Damage caused by a devastating earthquake in Turkey will exceed $100 billion, a UN Development Programme official told a press briefing ahead of a major donor conference next week.

“It’s clear from the calculations being done to date that the damage figure presented by the government and supported by international partners would be in excess of $100 billion,” said the UNDP’s Louisa Vinton, by video link from Gaziantep.

More than 52,000 people were killed in Turkey and Syria by the February 6 earthquakes.

The provisional damage figure, which Vinton said covers just Turkey, is being used as a basis for a donor conference to mobilise funds for earthquake victims in Brussels, Belgium on March 16, she added.

The World Bank previously estimated the Turkey damage at around $34.2 billion.

Vinton described the scenes in Turkey’s worst-hit Hatay province as “apocalyptic”, saying hundreds of thousands of homes have been destroyed.

“The needs are vast but the resources are scarce,” she added.

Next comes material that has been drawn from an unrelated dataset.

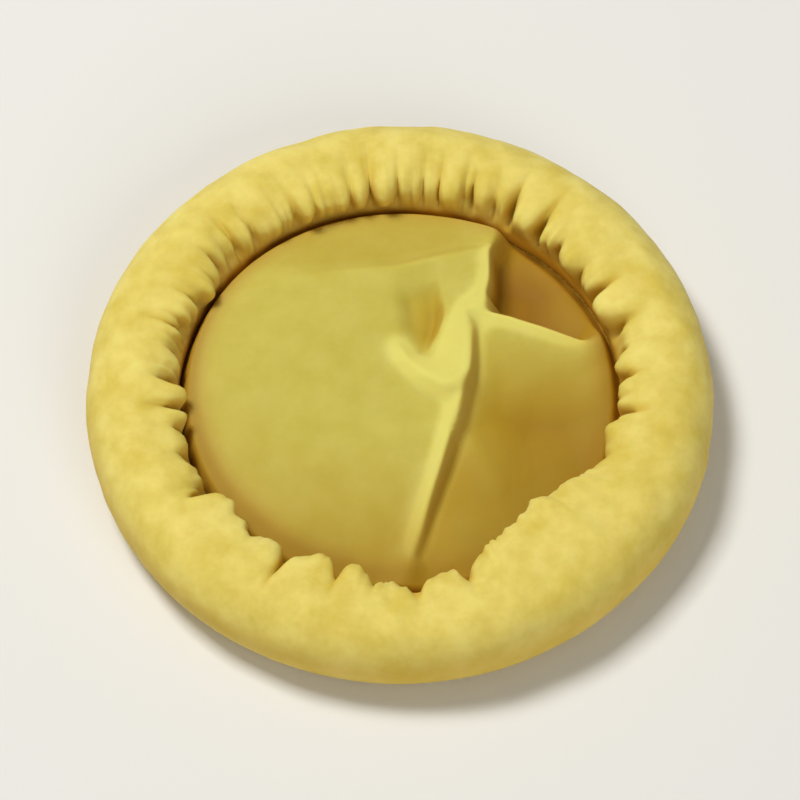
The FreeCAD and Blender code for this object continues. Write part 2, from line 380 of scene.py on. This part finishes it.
# Points round its rim: the direction in degrees and the height in millimetres
RIM = [
    (0, 2.1), (12, 2.3), (19, 2.6), (25, 1.75), (38, 1.6), (52, 1.6), (58, 1.7), (62, 2.9), (70, 2.65),
    (80, 2.45), (92, 2.4), (106, 2.4), (120, 2.5), (136, 2.65), (150, 2.75), (165, 2.75), (180, 2.7),
    (195, 2.6), (210, 2.4), (225, 2.2), (240, 2.05), (254, 1.95), (264, 1.95), (271, 2.15), (276, 1.85),
    (290, 1.9), (305, 1.85), (320, 1.7), (333, 1.65), (346, 1.8),
]

# Points along each fold, in millimetres, with their height
CRISP_FOLDS = {
    "pocket's floor": [(1.0, 1.75, 2.85), (0.6, 3.1, 2.68), (0.4, 4.3, 2.8)],
    "pocket's crisp floor": [
        (1.0, 1.75, 2.85), (1.25, 2.7, 2.42), (1.38, 3.6, 2.4), (1.3, 4.4, 2.62), (1.0, 5.0, 3.05),
    ],
    "pocket's crisp side": [(1.15, 1.6, 3.05), (1.55, 2.5, 3.22), (1.85, 3.35, 3.34), (2.7, 3.65, 3.38)],
    "fold behind the pocket": [(1.85, 3.35, 3.34), (1.8, 4.2, 3.05), (1.6, 5.2, 3.24)],
    "lip to strip": [(2.7, 3.65, 3.38), (3.2, 3.9, 3.3), (3.6, 4.4, 3.22), (3.8, 5.2, 3.2), (3.8, 6.7, 3.18)],
    "foot of the strip": [(3.9, 4.6, 1.6), (4.02, 5.4, 1.3), (4.02, 6.6, 1.35)],
    "main ridge": [
        (2.6, -0.15, 3.45), (2.25, -1.6, 3.22), (1.8, -3.2, 3.0), (1.2, -5.2, 2.7), (0.5, -7.4, 2.25),
    ],
    "foot of the ridge": [
        (3.2, 3.2, 3.05), (3.25, 1.9, 2.82), (3.1, 0.2, 2.5), (2.7, -1.7, 2.25), (2.1, -3.3, 2.05),
        (1.45, -5.3, 1.95), (0.85, -7.4, 1.85),
    ],
    "pocket's lip": [
        (-0.2, 2.1, 3.27), (0.35, 1.1, 3.42), (1.15, 0.35, 3.58), (1.95, -0.1, 3.64), (2.6, -0.15, 3.54),
        (2.92, 0.7, 3.58), (2.95, 2.2, 3.55), (2.7, 3.65, 3.38),
    ],
    "outside of the lip": [(-0.6, 1.3, 3.15), (0.1, 0.35, 3.12), (0.95, -0.4, 3.08), (1.8, -0.9, 3.04)],
    "free lip": [(2.7, 3.65, 3.38), (3.5, 3.66, 3.24), (4.6, 3.45, 3.08), (6.0, 3.05, 2.92), (7.6, 2.5, 2.7)],
    "foot of the lip": [(3.9, 4.6, 1.6), (4.6, 3.95, 1.35), (5.9, 3.5, 1.25), (7.4, 2.9, 1.5)],
    "back crest": [
        (-6.5, 4.7, 2.95), (-4.6, 5.3, 3.1), (-2.4, 5.45, 3.28), (-0.2, 5.6, 3.36), (1.8, 6.15, 3.34),
        (3.8, 6.7, 3.18),
    ],
}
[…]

Last month a government official and four economists said that Turkey’s devastating earthquake will keep inflation above 40 percent in the run-up to elections scheduled for June and will necessitate an additional budget.

They predict that the earthquake, which killed more than 43,000 people in Turkey, will cost the economy more than $50 billion, in line with forecasts from other economists.

Inflation hit a 24-year high above 85 percent in October, stoked by a series of unorthodox interest rate cuts sought by President Tayyip Erdogan, before dropping to 58 percent in January with a favourable base effect.

Inflation had been expected to keep falling to around 35-40 percent by June, but due to the earthquake the four economists, who did not want to be named, now forecast inflation of 42-46 percent at the time of the election.